Preliminary results show 99% voted for independence with most of the count in the south completed.

The commission faced three challenges during the referendum process: the legal aspect of the referendum itself, time and finances, according to commission chairman Muhammad Khalil.

"In these kinds of situations, where there are political negotiations, there is a lot of give and take," Khalil said, "and this reflected on the law."

"The law itself was framed in an unclear way with much repetition. ... It was shaky," he said.

Nevertheless, Khalil said, the referendum commission, which includes southern Sudanese and northern Sudanese members, worked easily together, "making decisions in accord."

Khalil said the commission did not have much time to conduct its work.

"It was conceived by those who signed the Comprehensive Peace Agreement (CPA) that the referendum process would take 42 months," he said. "By the time the referendum commission was established, we had four months."

The referendum on whether to declare independence from the government based in the north is part of a 2005 peace agreement that helped end a two-decade-long war. The war pitted a government dominated by Arab Muslims in northern Sudan against black Christians or animists in the south. The conflict left about 2 million people dead.

Funding was also a challenge for the referendum, Khalil said.

"The international funding was generous but not made available for Sudanese expertise," he said.

"If we had more funding, we would have included more Sudanese experts to give the referendum an added national face."

Both the federal government of Sudan and the government of south Sudan had committed themselves to funding the referendum with 400 million Sudanese pounds (about $160 million), Khalil said, but the commission only received 26.6 million SDG in the north, and 60 million SDG in the south.

Madut also pointed to "logistical difficulties" in the south during the referendum.

"We used human porters who delivered material on their heads to transport the materials and kits to the counties."

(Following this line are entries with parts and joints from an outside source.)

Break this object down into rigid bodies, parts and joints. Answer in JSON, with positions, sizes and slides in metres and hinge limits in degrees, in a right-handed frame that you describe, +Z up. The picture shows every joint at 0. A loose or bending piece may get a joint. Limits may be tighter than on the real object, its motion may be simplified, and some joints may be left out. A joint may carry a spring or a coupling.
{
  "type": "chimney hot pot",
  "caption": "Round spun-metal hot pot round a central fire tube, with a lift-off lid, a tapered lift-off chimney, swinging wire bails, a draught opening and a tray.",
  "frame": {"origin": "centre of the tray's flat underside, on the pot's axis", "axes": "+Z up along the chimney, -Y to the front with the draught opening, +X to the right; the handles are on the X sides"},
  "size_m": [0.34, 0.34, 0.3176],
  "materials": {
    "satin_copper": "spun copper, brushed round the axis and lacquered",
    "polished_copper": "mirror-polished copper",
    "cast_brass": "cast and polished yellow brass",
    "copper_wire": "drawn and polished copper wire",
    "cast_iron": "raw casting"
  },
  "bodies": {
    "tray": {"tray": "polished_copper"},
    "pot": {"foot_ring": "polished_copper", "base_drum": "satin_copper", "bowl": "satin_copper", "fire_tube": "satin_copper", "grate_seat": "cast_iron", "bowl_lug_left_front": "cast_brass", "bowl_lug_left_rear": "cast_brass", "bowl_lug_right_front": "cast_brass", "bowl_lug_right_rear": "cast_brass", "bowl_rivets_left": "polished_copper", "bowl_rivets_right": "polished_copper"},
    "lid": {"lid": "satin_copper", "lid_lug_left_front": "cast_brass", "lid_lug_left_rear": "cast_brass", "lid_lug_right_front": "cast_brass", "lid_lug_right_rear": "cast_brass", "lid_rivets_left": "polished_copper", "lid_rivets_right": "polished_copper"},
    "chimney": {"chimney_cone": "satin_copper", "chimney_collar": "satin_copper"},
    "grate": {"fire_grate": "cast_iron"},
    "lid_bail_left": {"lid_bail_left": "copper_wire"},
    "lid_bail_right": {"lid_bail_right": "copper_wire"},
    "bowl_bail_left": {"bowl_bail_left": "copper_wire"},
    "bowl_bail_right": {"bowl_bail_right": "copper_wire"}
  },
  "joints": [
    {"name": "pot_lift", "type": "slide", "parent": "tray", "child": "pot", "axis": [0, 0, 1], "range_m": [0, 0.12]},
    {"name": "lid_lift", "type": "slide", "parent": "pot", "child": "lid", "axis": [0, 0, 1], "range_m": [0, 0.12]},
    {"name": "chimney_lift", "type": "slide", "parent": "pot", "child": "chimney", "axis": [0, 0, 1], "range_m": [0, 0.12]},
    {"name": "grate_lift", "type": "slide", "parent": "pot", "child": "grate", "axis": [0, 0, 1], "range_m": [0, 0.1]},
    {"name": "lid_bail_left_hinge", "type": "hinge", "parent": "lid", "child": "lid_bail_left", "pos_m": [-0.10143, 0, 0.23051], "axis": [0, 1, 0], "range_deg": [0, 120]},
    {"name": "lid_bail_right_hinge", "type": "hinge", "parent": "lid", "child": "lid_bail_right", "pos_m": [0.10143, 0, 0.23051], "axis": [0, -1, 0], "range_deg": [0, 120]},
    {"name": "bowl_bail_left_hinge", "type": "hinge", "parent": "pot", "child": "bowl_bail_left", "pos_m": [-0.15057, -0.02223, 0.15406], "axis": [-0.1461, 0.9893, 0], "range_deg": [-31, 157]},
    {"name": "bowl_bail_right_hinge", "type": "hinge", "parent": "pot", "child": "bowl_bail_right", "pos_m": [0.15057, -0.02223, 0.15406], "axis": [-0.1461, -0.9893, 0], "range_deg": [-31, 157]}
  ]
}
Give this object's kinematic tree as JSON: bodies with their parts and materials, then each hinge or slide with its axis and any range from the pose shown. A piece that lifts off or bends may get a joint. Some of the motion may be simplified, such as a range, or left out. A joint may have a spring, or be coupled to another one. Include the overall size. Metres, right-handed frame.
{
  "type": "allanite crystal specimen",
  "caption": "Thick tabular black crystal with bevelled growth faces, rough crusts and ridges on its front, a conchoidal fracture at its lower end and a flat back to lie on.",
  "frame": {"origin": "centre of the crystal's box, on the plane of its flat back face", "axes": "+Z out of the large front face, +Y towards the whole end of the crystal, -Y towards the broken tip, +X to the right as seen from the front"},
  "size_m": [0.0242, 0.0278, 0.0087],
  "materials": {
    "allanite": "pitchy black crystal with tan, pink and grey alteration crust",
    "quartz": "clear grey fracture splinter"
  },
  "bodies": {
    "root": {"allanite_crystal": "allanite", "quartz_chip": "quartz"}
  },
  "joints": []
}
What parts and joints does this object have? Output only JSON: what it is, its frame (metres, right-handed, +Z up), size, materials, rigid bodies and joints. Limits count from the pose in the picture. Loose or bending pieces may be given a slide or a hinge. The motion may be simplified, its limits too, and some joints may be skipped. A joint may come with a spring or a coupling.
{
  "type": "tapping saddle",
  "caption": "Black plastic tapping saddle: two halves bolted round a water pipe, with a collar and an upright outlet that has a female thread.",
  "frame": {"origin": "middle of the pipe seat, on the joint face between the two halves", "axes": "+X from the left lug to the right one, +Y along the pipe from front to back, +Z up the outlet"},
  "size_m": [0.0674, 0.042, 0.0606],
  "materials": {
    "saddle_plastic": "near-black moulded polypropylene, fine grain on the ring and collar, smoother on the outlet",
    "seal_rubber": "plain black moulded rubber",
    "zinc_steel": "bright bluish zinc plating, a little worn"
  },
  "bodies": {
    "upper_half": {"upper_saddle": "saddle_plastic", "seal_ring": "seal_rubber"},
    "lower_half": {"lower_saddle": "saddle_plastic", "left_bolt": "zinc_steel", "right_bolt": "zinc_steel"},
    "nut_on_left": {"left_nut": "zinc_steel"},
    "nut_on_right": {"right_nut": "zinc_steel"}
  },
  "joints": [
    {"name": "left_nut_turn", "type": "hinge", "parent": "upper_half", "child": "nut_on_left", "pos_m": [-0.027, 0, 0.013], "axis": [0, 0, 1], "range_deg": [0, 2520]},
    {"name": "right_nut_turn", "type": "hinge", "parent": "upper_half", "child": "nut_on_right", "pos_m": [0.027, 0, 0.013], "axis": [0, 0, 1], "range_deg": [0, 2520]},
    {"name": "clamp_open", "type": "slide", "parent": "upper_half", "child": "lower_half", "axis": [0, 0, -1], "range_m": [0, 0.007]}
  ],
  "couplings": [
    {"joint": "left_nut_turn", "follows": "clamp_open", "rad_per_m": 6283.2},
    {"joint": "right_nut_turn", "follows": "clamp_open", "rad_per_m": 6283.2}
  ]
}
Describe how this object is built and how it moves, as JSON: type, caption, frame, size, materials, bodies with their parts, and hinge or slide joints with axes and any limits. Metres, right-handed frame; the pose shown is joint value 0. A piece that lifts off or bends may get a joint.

However, Madut said, the high turnout was historical.

"It is something that has never happened in Sudan; in fact some say it never happened anywhere."

Madut said once the counting is done, the rest will be up to the politicians.

Issues such as borders, the future of the oil-rich border district of Abyei, citizenship rights and how to manage international debts are yet to be resolved.

"We were able to finish in five months what was supposed to be done in three years," he said.

"So unless we are told to come back ... we we would like to take a beautiful vacation."